However, the core group didn’t seem to share Joe’s view that the best way to
combat the industrial wind turbines was to attack the business concepts underlying
LeBlanc’s proposal.
With or without a
partnership, federal tax credits or not, it was senior banking analyst Joseph
Dolock’s professional opinion that LeBlanc’s half-baked idea would not be
underwritten by any commercial lending institution. Joe Dolock’s professional
opinion was politely dismissed by Illwind’s version of the CCA Steering
Committee, The Partridges. Congenial folks, our P-F’ers, but simply lacking in Lieutenant
Dolock’s areas of expertise. Just the
way it was, just the way it is.
L-T learned all he cared to
learn about firefights in a far away land over forty years ago.
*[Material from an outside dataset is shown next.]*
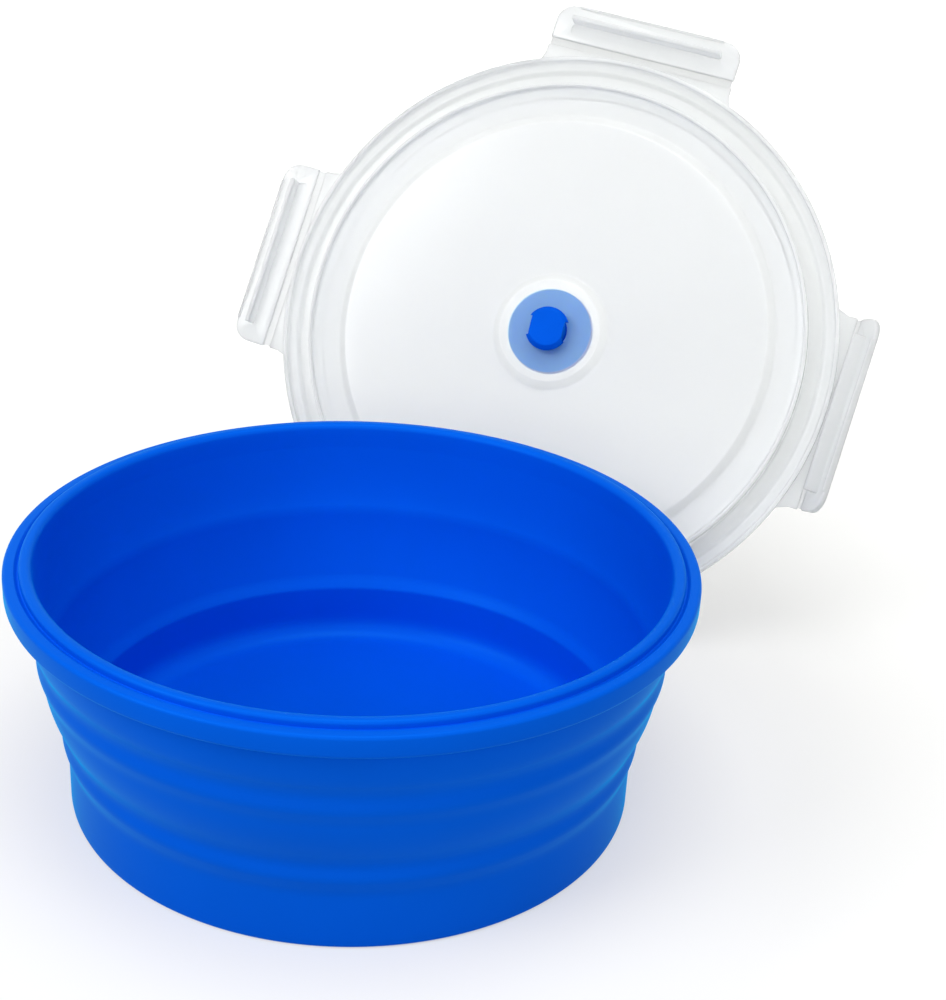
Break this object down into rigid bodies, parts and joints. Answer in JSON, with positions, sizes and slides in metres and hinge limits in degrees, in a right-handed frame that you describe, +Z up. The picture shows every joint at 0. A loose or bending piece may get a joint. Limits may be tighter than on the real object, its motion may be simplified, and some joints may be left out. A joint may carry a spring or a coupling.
{
  "type": "collapsible bowl",
  "caption": "Collapsible silicone bowl that folds flat, with a clip-down clear lid stood up behind it; the lid has hinged clips and a vent plug.",
  "frame": {"origin": "centre of the bowl's flat foot, on the surface it stands on", "axes": "+Z up along the bowl's axis, +Y towards the lid that stands behind the bowl, +X to the right as seen from the front"},
  "size_m": [0.2475, 0.2801, 0.1874],
  "materials": {
    "blue_silicone": "satin",
    "clear_polypropylene": "semi-gloss",
    "plug_silicone": "satin"
  },
  "bodies": {
    "base": {"base_cup": "blue_silicone", "fold_band": "blue_silicone"},
    "rim": {"upper_wall": "blue_silicone", "rim_collar": "blue_silicone"},
    "lid": {"lid_shell": "clear_polypropylene", "top_hinge": "clear_polypropylene", "right_hinge": "clear_polypropylene", "foot_hinge": "clear_polypropylene", "left_hinge": "clear_polypropylene"},
    "top_flap": {"top_clip": "clear_polypropylene"},
    "right_flap": {"right_clip": "clear_polypropylene"},
    "foot_flap": {"foot_clip": "clear_polypropylene"},
    "left_flap": {"left_clip": "clear_polypropylene"},
    "plug": {"vent_plug": "plug_silicone"}
  },
  "joints": [
    {"name": "fold_down", "type": "slide", "parent": "base", "child": "rim", "axis": [0, 0, 1], "range_m": [-0.036, 0], "deforming": ["fold_band"]},
    {"name": "lid_lift", "type": "slide", "parent": "base", "child": "lid", "axis": [0.1215, 0.4535, 0.8829], "range_m": [0, 0.15]},
    {"name": "top_clip_fold", "type": "hinge", "parent": "lid", "child": "top_flap", "pos_m": [0.07811, 0.17281, 0.17174], "axis": [0.9396, -0.3194, -0.1229], "range_deg": [-90, 90], "deforming": ["top_hinge"]},
    {"name": "right_clip_fold", "type": "hinge", "parent": "lid", "child": "right_flap", "pos_m": [0.14365, 0.10271, 0.0763], "axis": [-0.2548, -0.413, -0.8744], "range_deg": [-150, 30], "deforming": ["right_hinge"]},
    {"name": "foot_clip_fold", "type": "hinge", "parent": "lid", "child": "foot_flap", "pos_m": [0.02935, 0.09375, 0.00439], "axis": [-0.9396, 0.3194, 0.1229], "range_deg": [-180, 0], "deforming": ["foot_hinge"]},
    {"name": "left_clip_fold", "type": "hinge", "parent": "lid", "child": "left_flap", "pos_m": [-0.03619, 0.16385, 0.09982], "axis": [0.2548, 0.413, 0.8744], "range_deg": [-90, 90], "deforming": ["left_hinge"]},
    {"name": "vent_pull", "type": "slide", "parent": "lid", "child": "plug", "axis": [0.2285, 0.8529, -0.4695], "range_m": [0, 0.0029]}
  ]
}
This
neighborhood windmill thing, this was not a war, not a battle, not even a
skirmish. It was a case of adults on all sides, at all stages of the process,
not acting like adults, not thinking things through.
Instead, they pulled fire
alarms. (Figuratively speaking, Miguel.)
Just like Judge Savage said.
(ditto)
Whiskey Tango Foxtrot, over
* violent imagery used with
all due apologies to my loyal CCA readership…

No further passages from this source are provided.